History and Philosophy of Science Seminar: Pierre-Olivier Méthot
- Date: Wednesday 11 November 2020, 15:15 – 17:00
- Location: Off-campus
- Cost: Free
Dr Méthot, from Université Laval, will talk on the following topic: 'Beyond Foucault’s Grip: Making Sense of François Jacob’s The Logic of Life'.
The research seminar of the Centre for History and Philosophy of Science runs fortnightly during term time.
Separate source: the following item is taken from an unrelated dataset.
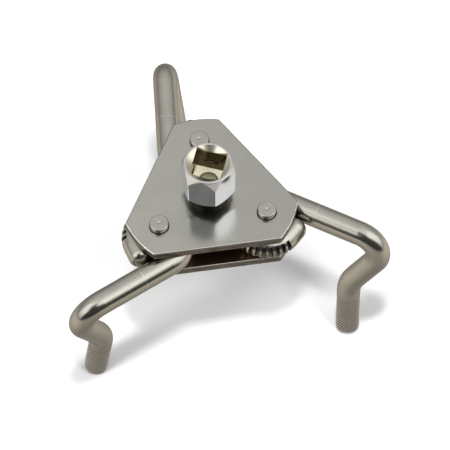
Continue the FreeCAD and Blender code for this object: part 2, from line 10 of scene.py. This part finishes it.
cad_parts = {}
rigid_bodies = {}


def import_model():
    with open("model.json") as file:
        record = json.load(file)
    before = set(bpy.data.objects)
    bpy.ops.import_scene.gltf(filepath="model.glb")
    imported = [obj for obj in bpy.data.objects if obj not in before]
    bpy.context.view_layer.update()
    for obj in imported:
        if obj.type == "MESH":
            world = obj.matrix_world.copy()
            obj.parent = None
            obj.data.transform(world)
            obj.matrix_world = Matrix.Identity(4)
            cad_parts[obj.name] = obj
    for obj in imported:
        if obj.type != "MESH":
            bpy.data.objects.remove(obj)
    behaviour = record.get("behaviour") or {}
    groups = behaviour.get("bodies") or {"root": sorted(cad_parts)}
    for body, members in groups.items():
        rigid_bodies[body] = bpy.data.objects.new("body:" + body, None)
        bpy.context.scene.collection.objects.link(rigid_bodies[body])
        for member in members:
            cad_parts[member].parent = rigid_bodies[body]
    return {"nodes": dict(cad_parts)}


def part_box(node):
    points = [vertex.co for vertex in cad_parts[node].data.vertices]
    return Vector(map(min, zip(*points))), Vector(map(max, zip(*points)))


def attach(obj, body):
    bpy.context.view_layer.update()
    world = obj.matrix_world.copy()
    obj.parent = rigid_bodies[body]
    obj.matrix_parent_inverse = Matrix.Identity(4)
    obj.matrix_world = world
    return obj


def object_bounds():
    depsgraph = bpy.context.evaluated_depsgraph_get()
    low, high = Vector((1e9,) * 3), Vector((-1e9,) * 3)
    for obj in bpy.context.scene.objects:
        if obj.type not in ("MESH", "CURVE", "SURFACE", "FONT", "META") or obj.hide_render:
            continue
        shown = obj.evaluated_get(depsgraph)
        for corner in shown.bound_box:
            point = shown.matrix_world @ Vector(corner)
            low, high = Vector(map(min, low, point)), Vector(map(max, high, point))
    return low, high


MM = 0.001
ARMS = (1, 2, 3)

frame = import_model()
cad_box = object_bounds()
nodes = frame["nodes"]


# ---- places read from the frame -----------------------------------------------------------------

PLATES_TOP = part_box("top_plate")[1].z
FLOOR_LEVEL = cad_box[0].z

# How far a shank is turned, at rest, from the line that joins the drive axis to its pivot.
ARM_REST_ANGLE = math.radians(-4.7)

# What counts as a jaw's flat end: near its lowest point, facing down, and all in one plane.
TIP_REACH = 12 * MM
DOWNWARD = -0.9
SAME_PLANE = 0.99999


def arm_axes(number):
    """(along the shank, from the pivot towards the shank's side) as level directions, at rest."""
    low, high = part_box(f"pivot_sleeve_{number}")
    turn = math.atan2((low + high).y, (low + high).x) + ARM_REST_ANGLE
    along = Vector((math.cos(turn), math.sin(turn), 0))
    return along, Vector((-along.y, along.x, 0))


def jaw_end(number):
    """(centre, direction) of the flat end of an arm's jaw, which is its lowest flat face."""
    mesh = nodes[f"arm_{number}"].data
    lowest = min(mesh.vertices, key=lambda vertex: vertex.co.z).co
    near = [
        face for face in mesh.polygons
        if face.normal.z < DOWNWARD and (face.center - lowest).length < TIP_REACH
    ]
    direction = max(near, key=lambda face: face.area).normal.copy()
    cap = [face for face in near if face.normal.dot(direction) > SAME_PLANE]
    area = sum(face.area for face in cap)
    centre = sum((face.center * face.area for face in cap), Vector()) / area
    return centre, direction


def jaw_matrix(number):
    """Puts the origin at the centre of a jaw's flat end, with +Z running up the jaw."""
    centre, direction = jaw_end(number)
    turn = direction.to_track_quat("-Z", "Y").to_matrix().to_4x4()
    return Matrix.Translation(centre) @ turn


# ---- node tools ---------------------------------------------------------------------------------

class Maker:
    """A node tree that is built from short calls, whose values may be numbers or sockets."""

    def __init__(self, tree):
        self.tree = tree
        tree.nodes.clear()

    def add(self, kind, inputs=None, **settings):
        node = self.tree.nodes.new(kind)
        for name, value in settings.items():
            setattr(node, name, value)
        for name, value in (inputs or {}).items():
            self.put(node.inputs[name], value)
        return node

    def put(self, socket, value):
        if isinstance(value, bpy.types.NodeSocket):
            self.tree.links.new(value, socket)
        else:
            socket.default_value = value

    def math(self, operation, *values):
        node = self.add("ShaderNodeMath", operation=operation)
        for socket, value in zip(node.inputs, values):
            self.put(socket, value)
        return node.outputs[0]

    def times(self, *factors):
        product = factors[0]
        for factor in factors[1:]:
            product = self.math("MULTIPLY", product, factor)
        return product

    def vector_math(self, operation, *values):
        node = self.add("ShaderNodeVectorMath", operation=operation)
        for socket, value in zip(node.inputs, values):
            self.put(socket, value)
        return node

    def dot(self, vector, direction):
        return self.vector_math("DOT_PRODUCT", vector, tuple(direction)).outputs["Value"]

    def noise(self, vector, scale, detail=3.0, roughness=0.55):
        inputs = {"Vector": vector, "Scale": scale, "Detail": detail, "Roughness": roughness}
        return self.add("ShaderNodeTexNoise", inputs).outputs["Fac"]

    def span(self, value, low, high, to_low, to_high, smooth=False):
        """The value taken from one range to another, and held at its ends."""
        names = ("From Min", "From Max", "To Min", "To Max")
        inputs = dict(zip(names, (low, high, to_low, to_high)), Value=value)
        kind = "SMOOTHSTEP" if smooth else "LINEAR"
        return self.add("ShaderNodeMapRange", inputs, interpolation_type=kind).outputs[0]

    def mix(self, factor, first, second, data_type="RGBA"):
        """The first colour, or number, where the factor is 0, and the second where it is 1."""
        ending = "Color" if data_type == "RGBA" else "Float"
        node = self.add("ShaderNodeMix", data_type=data_type)
        inputs = {socket.identifier: socket for socket in node.inputs}
        self.put(inputs["Factor_Float"], factor)
        self.put(inputs[f"A_{ending}"], first)
        self.put(inputs[f"B_{ending}"], second)
        outputs = {socket.identifier: socket for socket in node.outputs}
        return outputs[f"Result_{ending}"]

    def bump(self, height, depth, over=None):
        """A surface direction with this relief, on top of another one if it is given."""
        inputs = {"Strength": 1.0, "Distance": depth, "Height": height}
        if over is not None:
            inputs["Normal"] = over
        return self.add("ShaderNodeBump", inputs).outputs[0]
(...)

Please note, that this event will be held on Microsoft Teams. Contact e.clarke@leeds.ac.uk for link to join the event.
Abstract
Beyond Foucault’s Grip: Making Sense of François Jacob’s The Logic of Life
Pierre-Olivier Méthot (Université Laval)
With a few notable exceptions, commentators have systematically observed striking similarities between French geneticist François Jacob’s The Logic of Life – A History of Heredity (1970) and Michel Foucault’s The Order of Things (1966) and The Archaeology of Knowledge (1969). There are grounds for thinking that Jacob was indeed influenced by the work of his colleague at the Collège de France: rejecting a linear view, Jacob proposed a discontinuous framework whereby each historical period is delineated by profound transformations in the nature of biological knowledge itself. He further attended to the “various stages of knowledge” he identified and how they enabled the study of new “objects” in biology, thanks not only to the development of instruments but to new ways of looking at the organism. Unsurprisingly, Foucault praised The Logic of Life as “the most remarkable history of biology ever written” and even used it as a confirmation of his own archaeological approach. This Foucauldian reading, although pervasive, is far too simple and is at best incomplete, however. But if Foucault isn’t the main intellectual source behind Jacob’s best-selling book, then who is? And why did Jacob – a Nobel Prize winner – suddenly turned into a historian of biology? In this talk, I advance a new narrative in order to make sense of The Logic of Life. Drawing on archival material from the Institut Pasteur in Paris, I will argue that the book is best characterized as a response to Jacques Monod’s biological vision of scientific growth. According to Monod, ideas in science follow a logic of mutation and selection, a view rejected by Jacob on the grounds that it takes evolutionary principles beyond their rightful domain. This crucial difference between Jacob and Monod, I will show, can shed new light on the opposition between “history of ideas” and “history of objects”. I will further argue that Jacob’s change in laboratory organism in the late 1960s was an important impetus in writing the book. Only in loosening Foucault’s grip and in situating The Logic of Life within its own cultural context can we hope to critically assess the promises and the limitations of Jacob’s historiographical legacy.